Queens native Little Mike grew up on the very competitive New York City music scene. He started playing harp at age 14 and took up piano two years later. His first brush with the blues came while hearing John Lee Hooker at Carnegie Hall and later listening to a Paul Butterfield record. After that Little Mike couldn’t get enough. If a blues show was in New York City, Mike was there, especially when the Chicago players came to town. His favorite was Muddy Waters. “I used to go and see Muddy anytime he was within 150 miles of New York,” he said. “He is easily the biggest influence on the band and my playing. And if it’s not Muddy himself then it’s the great guys he always picked to play with him, like Pinetop Perkins and Otis Spann on the piano or Little Walter and James Cotton on harp.”

Another musician Mike greatly admired was Paul Butterfield, who would regularly come and see Mike’s band perform. He liked their old “Chess sound” and took Mike under his wing. Mike says, “He helped me become less of a blues purist, and more of a music purist. Paul opened up my playing and taught me to put my blues in other music forms, to make it very personal.” Other influences cited include Chuck Berry, Bo Diddley, the Rolling Stones, Jimmy Reed, Eddie Taylor, Sonny Boy Williamson, and Walter Horton.

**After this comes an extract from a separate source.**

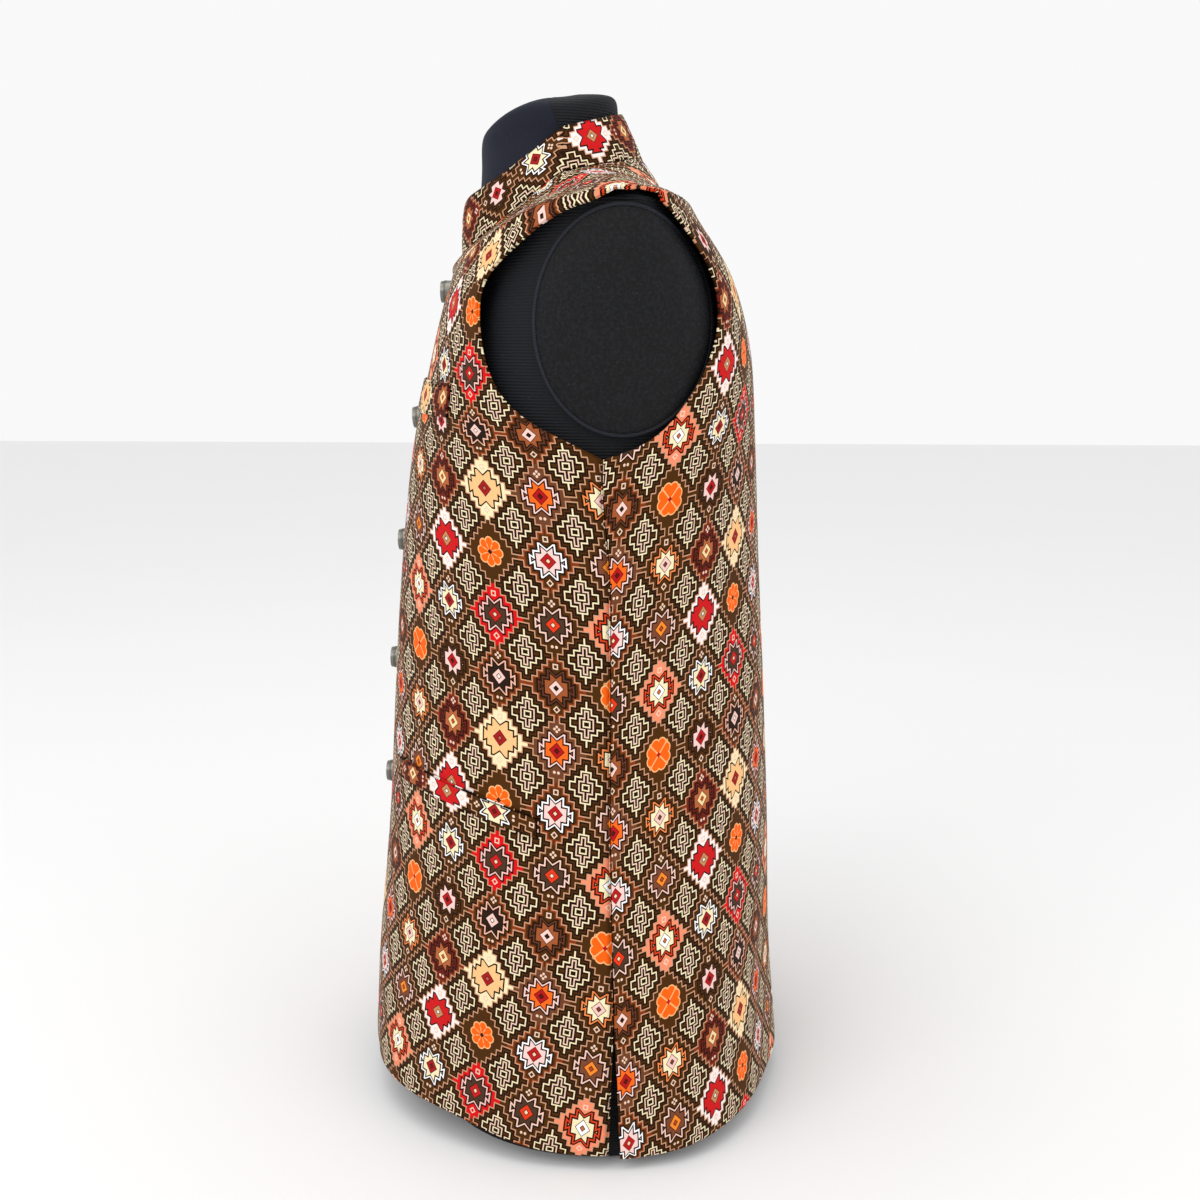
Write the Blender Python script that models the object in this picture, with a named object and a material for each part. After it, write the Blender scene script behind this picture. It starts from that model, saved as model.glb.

After leading a series of bands as a teenager, Mike formed the Tornadoes in 1978. At age 22, Mike was leading one of the busiest and toughest blues bands in New York City. Whenever a visiting blues artist came to town and needed a band, Little Mike and the Tornadoes usually got the call, backing artists such as Walter Horton, Otis Rush, Bo Diddley, Lightning Hopkins, and Big Mama Thornton. Mike’s reputation led to the band’s touring as the backing unit for blues legends such as Pinetop Perkins, Hubert Sumlin, and Jimmy Rogers.

Little Mike and the Tornadoes proudly describe themselves as a “working class band” that plays blues with a rock ‘n’ roll edge. “We all come from working class families and tough, working class neighborhoods,” says Mike. “Working class people have always been our biggest supporters.”